China will impose new mining controls and security reviews on foreign investment from 15 June and require strategic mineral reserves to be stored at source for at least five years, with extensions decided by State Council reviews. The measures, announced via Xinhua, aim to accelerate construction of strategic reserve sites and tighten state control over unspecified “key” minerals. Coming days after the Trump–Xi summit, the move reinforces China’s dominance over rare earths such as yttrium, where it already controls over 60% of mined supply and almost all processing.
Financing for the 3.2GW Sizewell C nuclear plant has been criticised by the UK National Audit Office, which says the Regulated Asset Base (RAB) model and £700M of direct government investment place more risk on taxpayers and bill-payers than Contracts for Difference used on other low‑carbon projects. The NAO estimates consumer benefits will not exceed costs until after 2060, well beyond the station’s planned early‑2030s commissioning. For civil and nuclear contractors, the findings signal prolonged political and regulatory scrutiny of cost overruns, schedule risk and allowable returns.

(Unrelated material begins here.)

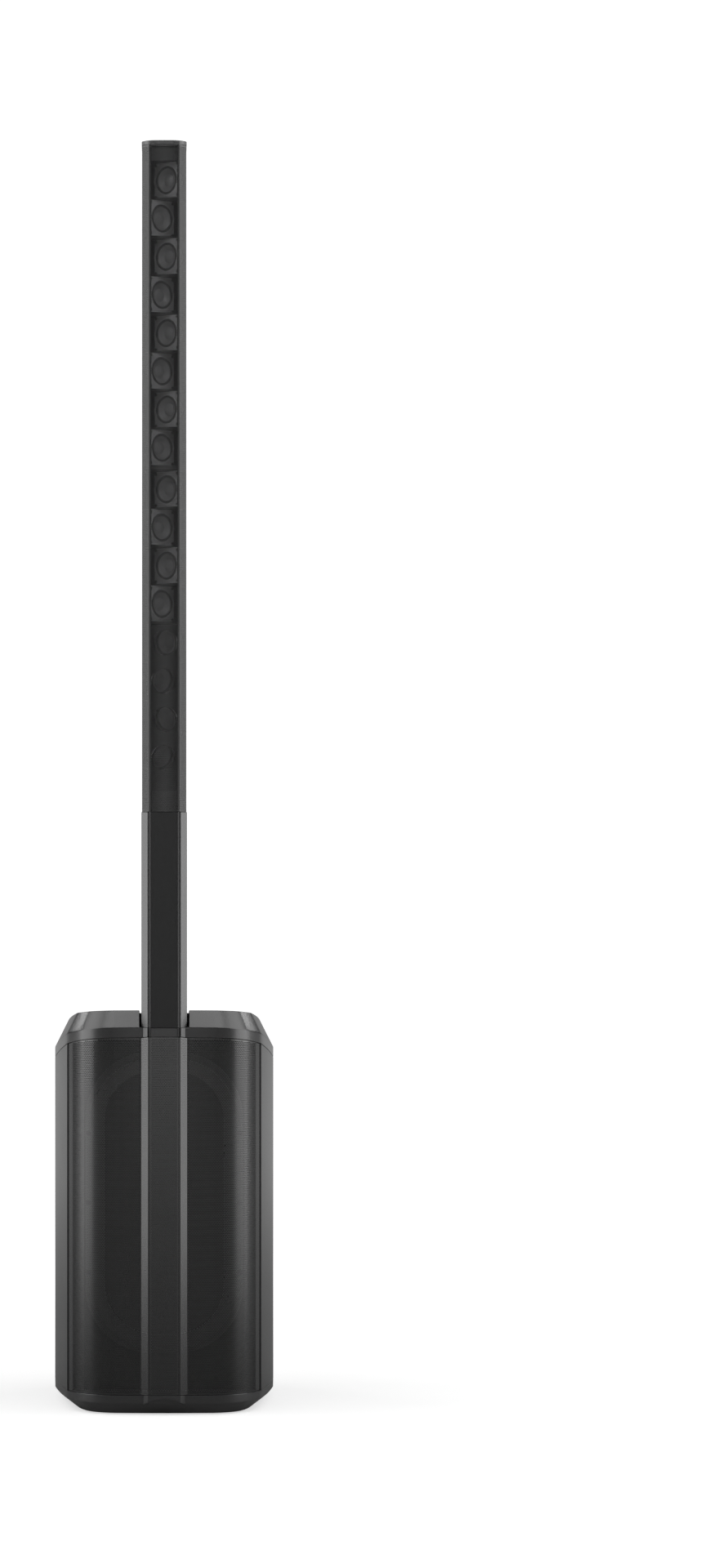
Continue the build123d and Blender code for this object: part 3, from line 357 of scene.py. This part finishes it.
# ======================================================================= perforated grilles
def arc_through(start, middle, end, steps):
    """Points along the circle through three plan points, without the last one."""
    (ax, ay), (bx, by), (cx, cy) = start, middle, end
    cross = 2 * (ax * (by - cy) + bx * (cy - ay) + cx * (ay - by))
    a2, b2, c2 = ax * ax + ay * ay, bx * bx + by * by, cx * cx + cy * cy
    ux = (a2 * (by - cy) + b2 * (cy - ay) + c2 * (ay - by)) / cross
    uy = (a2 * (cx - bx) + b2 * (ax - cx) + c2 * (bx - ax)) / cross
    radius = math.hypot(ax - ux, ay - uy)
    first = math.atan2(ay - uy, ax - ux)
    sweep = math.remainder(math.atan2(by - uy, bx - ux) - first, math.tau)
    sweep += math.remainder(math.atan2(cy - uy, cx - ux) - first - sweep, math.tau)
    return [(ux + radius * math.cos(first + sweep * i / steps),
             uy + radius * math.sin(first + sweep * i / steps)) for i in range(steps)]


def punched_panel(path, low, high, pitch, hole, margin):
    """Punched sheet over one stretch of plan path, as welded vertices and faces.

    The holes are staggered.  low(y) and high(y) bound the panel; cells nearer than margin to an
    edge stay solid, and cells that cross an edge are cut back to it.
    """
    path = np.array(path)
    run = np.concatenate([[0], np.cumsum(np.hypot(*np.diff(path, axis=0).T))])
    length = run[-1]
    corner_r = pitch / math.sqrt(3)
    columns = int(length / pitch) + 3
    left = (length - (columns - 1.5) * pitch) / 2
    bottom = min(low(path[0, 1]), low(path[-1, 1]))
    top = max(high(path[0, 1]), high(path[-1, 1]), high(path[len(path) // 2, 1]))
    rows = int((top - bottom) / (1.5 * corner_r)) + 3
    row, column = np.meshgrid(np.arange(rows), np.arange(columns), indexing="ij")
    row, column = row.ravel(), column.ravel()
    key_s = 2 * column + row % 2
    key_z = 3 * row

    def spot(ks, kz):
        return left + ks * pitch / 2, bottom + kz * corner_r / 2

    centre_s, centre_z = spot(key_s, key_z)
    centre_y = np.interp(centre_s, run, path[:, 1])
    ceiling = high(centre_y)
    ground = low(centre_y)
    reach = corner_r
    kept = ((centre_s > -reach) & (centre_s < length + reach)
            & (centre_z > ground - reach) & (centre_z < ceiling + reach))
    open_cell = ((centre_s > margin) & (centre_s < length - margin)
                 & (centre_z > ground + margin) & (centre_z < ceiling - margin))[kept]
    key_s, key_z = key_s[kept], key_z[kept]
    centre_s, centre_z = centre_s[kept], centre_z[kept]
    offsets = np.array([(1, 1), (0, 2), (-1, 1), (-1, -1), (0, -2), (1, -1)])
    ks = key_s[:, None] + offsets[:, 0]
    kz = key_z[:, None] + offsets[:, 1]
    keys, index = np.unique(np.stack([ks.ravel(), kz.ravel()], 1), axis=0, return_inverse=True)
    corner = index.reshape(-1, 6)
    corner_s, corner_z = spot(keys[:, 0], keys[:, 1])
    angles = np.radians(30 + 60 * np.arange(6))
    rim_s = centre_s[open_cell, None] + hole * np.cos(angles)
    rim_z = centre_z[open_cell, None] + hole * np.sin(angles)
    rim = len(corner_s) + np.arange(rim_s.size).reshape(-1, 6)
    s = np.clip(np.concatenate([corner_s, rim_s.ravel()]), 0, length)
    z = np.concatenate([corner_z, rim_z.ravel()])
    x = np.interp(s, run, path[:, 0])
    y = np.interp(s, run, path[:, 1])
    z = np.clip(z, low(y), high(y))
    quads = []
    for k in range(6):
        after = (k + 1) % 6
        around = corner[open_cell]
        quads.append(np.stack([around[:, k], around[:, after], rim[:, after], rim[:, k]], 1))
    faces = np.concatenate(quads).tolist() + corner[~open_cell].tolist()
    return np.stack([x, y, z], 1), faces


def plain_panel(path, low, high):
    """Unpunched sheet over one stretch of plan path."""
    points = []
    for x, y in path:
        points += [(x, y, low(y)), (x, y, high(y))]
    faces = [(2 * i, 2 * i + 2, 2 * i + 3, 2 * i + 1) for i in range(len(path) - 1)]
    return np.array(points), faces


def sheet_piece(name, panels, paint):
    """One piece from several panels, cleaned of the slivers that cutting back leaves."""
    verts = []
    faces = []
    for points, loops in panels:
        base = len(verts)
        verts += points.tolist()
        faces += [[base + i for i in loop] for loop in loops]
    mesh = bpy.data.meshes.new(name)
    mesh.from_pydata(verts, [], faces)
    work = bmesh.new()
    work.from_mesh(mesh)
    bmesh.ops.remove_doubles(work, verts=work.verts, dist=2e-5)
    bmesh.ops.dissolve_degenerate(work, edges=work.edges, dist=2e-5)
    work.to_mesh(mesh)
    work.free()
    mesh.materials.append(paint)
    piece = bpy.data.objects.new(name, mesh)
    bpy.context.collection.objects.link(piece)
    return piece


# Plan of the base grille in metres: its crown, its right half out to the crease, the sunk hem
# at the crease, and the raised strip with its splayed ribs.
FRONT_CROWN_Y = -0.221
PLAN = [(0.080, -0.218), (0.108, -0.2086), (0.131, -0.191), (0.1439, -0.1718),
        (0.1545, -0.151)]
HEM_X = 0.147
HEM_SINK = 0.0019
STRIP_HALF = 0.036
STRIP_FACE = 0.026
STRIP_RISE = 0.0084
SEAM_SLOPE = 0.172
CHEEK_MARGIN = 0.0014
BASE_PITCH = 0.0027
ARRAY_PITCH = 0.0024

# Corner radius of the six-sided holes, as a part of the pitch.
SIDE_HOLE = 0.38
STRIP_HOLE = 0.27
RIB_HOLE = 0.25
ARRAY_HOLE = 0.41
CHEEK_HOLE = 0.3


def mirrored(path):
    """The same plan path on the other side, kept running left to right."""
    return [(-x, y) for x, y in reversed(path)]


def make_base_grille():
    """Left and right halves, and the raised strip between them with its plain grooves."""
    low_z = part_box("base_grille")[0].z
    seam_z = 0.5959

    def low(y):
        return low_z + 0 * y

    def high(y):
        return seam_z - SEAM_SLOPE * (y - FRONT)

    crown = arc_through((-PLAN[0][0], PLAN[0][1]), (0, FRONT_CROWN_Y), PLAN[0], 40)
    side = [(STRIP_HALF, FRONT + STRIP_RISE)]
    side += [p for p in crown if p[0] > STRIP_HALF + 0.001]
    side += arc_through(PLAN[0], PLAN[1], PLAN[2], 14)
    turn = arc_through(PLAN[2], PLAN[3], PLAN[4], 20)
    edge = [p for p in turn if p[0] < HEM_X]
    hem = [(x - HEM_SINK * 0.87, y + HEM_SINK * 0.5) for x, y in turn if x >= HEM_X]
    side += edge
    fold = [edge[-1]] + hem
    cheek = [(STRIP_FACE, FRONT), (STRIP_HALF, FRONT + STRIP_RISE)]
    groove_out = 0.0245
    groove_in = 0.0225
    groove_y = FRONT + 0.002
    lip = [(groove_out, FRONT), (STRIP_FACE, FRONT)]
    groove = [(groove_in, FRONT), (groove_in + 0.0004, groove_y), (groove_out - 0.0004, groove_y),
              (groove_out, FRONT)]
    middle = [(-groove_in, FRONT), (groove_in, FRONT)]
    for suffix, flip in (("right", False), ("left", True)):
        path = mirrored(side) if flip else side
        back = mirrored(fold) if flip else fold
        panels = [punched_panel(path, low, high, BASE_PITCH, SIDE_HOLE * BASE_PITCH, 0.002),
                  plain_panel(back, low, high)]
        piece = sheet_piece("base_grille_" + suffix, panels, finish["grille_steel"])
        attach(piece, "cabinet")
        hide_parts("base_grille")
    panels = [punched_panel(middle, low, high, BASE_PITCH, STRIP_HOLE * BASE_PITCH, 0.002)]
    for flip in (list, mirrored):
        panels.append(punched_panel(flip(cheek), low, high, BASE_PITCH, RIB_HOLE * BASE_PITCH,
                                    CHEEK_MARGIN))
        panels.append(plain_panel(flip(lip), low, high))
        panels.append(plain_panel(flip(groove), low, high))
    piece = sheet_piece("base_grille_strip", panels, finish["grille_steel"])
    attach(piece, "cabinet")
    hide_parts("base_grille")


def make_array_grille():
    """Open middle sheet, finer holes on the splayed cheeks, and plain grooves between them."""
    low_corner, high_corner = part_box("array_grille")
    half = 0.035
    cheek_y = FRONT + 0.016
    face = 0.024

    def low(y):
        return low_corner.z + 0 * y

    def high(y):
        return high_corner.z + 0 * y

    groove_y = FRONT + 0.0034
    back = [(half, cheek_y), (half, cheek_y + 0.0027)]
    cheek = [(face, FRONT + 0.001), (half, cheek_y)]
    groove = [(face - 0.0024, FRONT + 0.0008), (face - 0.002, groove_y),
              (face - 0.0007, groove_y), (face, FRONT + 0.001)]
    middle = arc_through((-groove[0][0], groove[0][1]), (0, FRONT), groove[0], 12)
    middle.append(groove[0])
    panels = [punched_panel(middle, low, high, ARRAY_PITCH, ARRAY_HOLE * ARRAY_PITCH, 0.0015)]
    for flip in (list, mirrored):
        panels.append(punched_panel(flip(cheek), low, high, ARRAY_PITCH, CHEEK_HOLE * ARRAY_PITCH,
                                    CHEEK_MARGIN))
        panels.append(plain_panel(flip(back), low, high))
        panels.append(plain_panel(flip(groove), low, high))
    piece = sheet_piece("array_grille_sheet", panels, finish["grille_steel"])
    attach(piece, "array")
    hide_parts("array_grille")


make_base_grille()
make_array_grille()


# ======================================================================= woofer gasket
def racetrack(half_width, half_height, steps=48):
    """Points of an upright racetrack round the middle, in x and z."""
    points = []
    straight = half_height - half_width
    for end in (1, -1):
        for i in range(steps):
            turn = math.pi * i / (steps - 1)
            points.append((end * half_width * math.cos(turn),
                           end * (straight + half_width * math.sin(turn))))
    return points


def make_gasket():
    """Three moulded beads of the pressed gasket that clamps the edge of the woofer's surround."""
    low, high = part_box("woofer_surround")
    mid_z = (low.z + high.z) / 2
    half_width = (high.x - low.x) / 2
    half_height = (high.z - low.z) / 2
    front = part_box("woofer_basket")[0].y
    data = bpy.data.curves.new("woofer_gasket", "CURVE")
    data.dimensions = "3D"
    data.bevel_depth = 0.0011
    data.bevel_resolution = 3
    for out in (0.001, 0.0045, 0.008):
        points = racetrack(half_width + out, half_height + out)
        line = data.splines.new("POLY")
        line.points.add(len(points) - 1)
        for point, (x, z) in zip(line.points, points):
            point.co = (x, front, mid_z + z, 1)
        line.use_cyclic_u = True
    piece = bpy.data.objects.new("woofer_gasket", data)
    bpy.context.collection.objects.link(piece)
    data.materials.append(finish["surround_rubber"])
    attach(piece, "cabinet")


make_gasket()


# ======================================================================= hand well
def make_well_wall():
    """Front wall of the hand well below the grip. In CAD the cover's rear slot cuts it open."""
    low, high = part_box("handle_grip")
    half_x = 0.0615
    y = 0.1262
    bottom = 0.5385
    top = (low.z + high.z) / 2
    mesh = bpy.data.meshes.new("hand_well_wall")
    mesh.from_pydata([(-half_x, y, bottom), (half_x, y, bottom), (half_x, y, top),
                      (-half_x, y, top)], [], [(0, 1, 2, 3)])
    piece = bpy.data.objects.new("hand_well_wall", mesh)
    bpy.context.collection.objects.link(piece)
    mesh.materials.append(finish["cover_plastic"])
    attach(piece, "cabinet")


make_well_wall()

The UK government is introducing the Small Business Protections Bill (Commercial Payments Bill) to parliament, imposing a statutory 60‑day cap on payment terms for large firms and mandatory interest on late payments to smaller suppliers. The bill grants the Small Business Commissioner new powers to investigate, adjudicate and levy fines worth tens of millions of pounds on persistent late payers. For construction, a planned ban on cash retentions could significantly alter contract structures, cashflow management, and security arrangements for defects and incomplete works.
More than 1,900 UK trade union members have signed a letter urging the government to reject development consent for the Rosebank oil and gas field in the North Sea, one of the basin’s largest undeveloped discoveries. The signatories, drawn from energy, construction and transport unions, argue that new offshore infrastructure such as production platforms, subsea pipelines and tie-backs would lock in high-carbon assets and divert investment from grid upgrades and large-scale offshore wind. For civil and marine contractors, the move signals potential political and permitting risk for future North Sea platform, export pipeline and onshore terminal works.
Greenland’s long-running dispute over Energy Transition Minerals’ Kvanefjeld rare earth and uranium-linked deposit shows that execution risk in permitting and regulatory stability can derail critical-minerals projects as effectively as metallurgy or ore grade. Alina Karpunina of GEM Mining Consulting argues that investors now price in years of legal conflict as a project cost, demanding higher premiums or walking away when uranium thresholds under Greenland’s 2021 law and shifting political signals make approvals look fragile. While projects like Malmbjerg molybdenum, Amitsoq graphite and Tanbreez progress under the 2025–2029 Mineral Resources Strategy and the 2023 EU-Greenland raw-materials partnership, she warns that unclear, revisable rules can render “strategic” deposits effectively unfinanceable.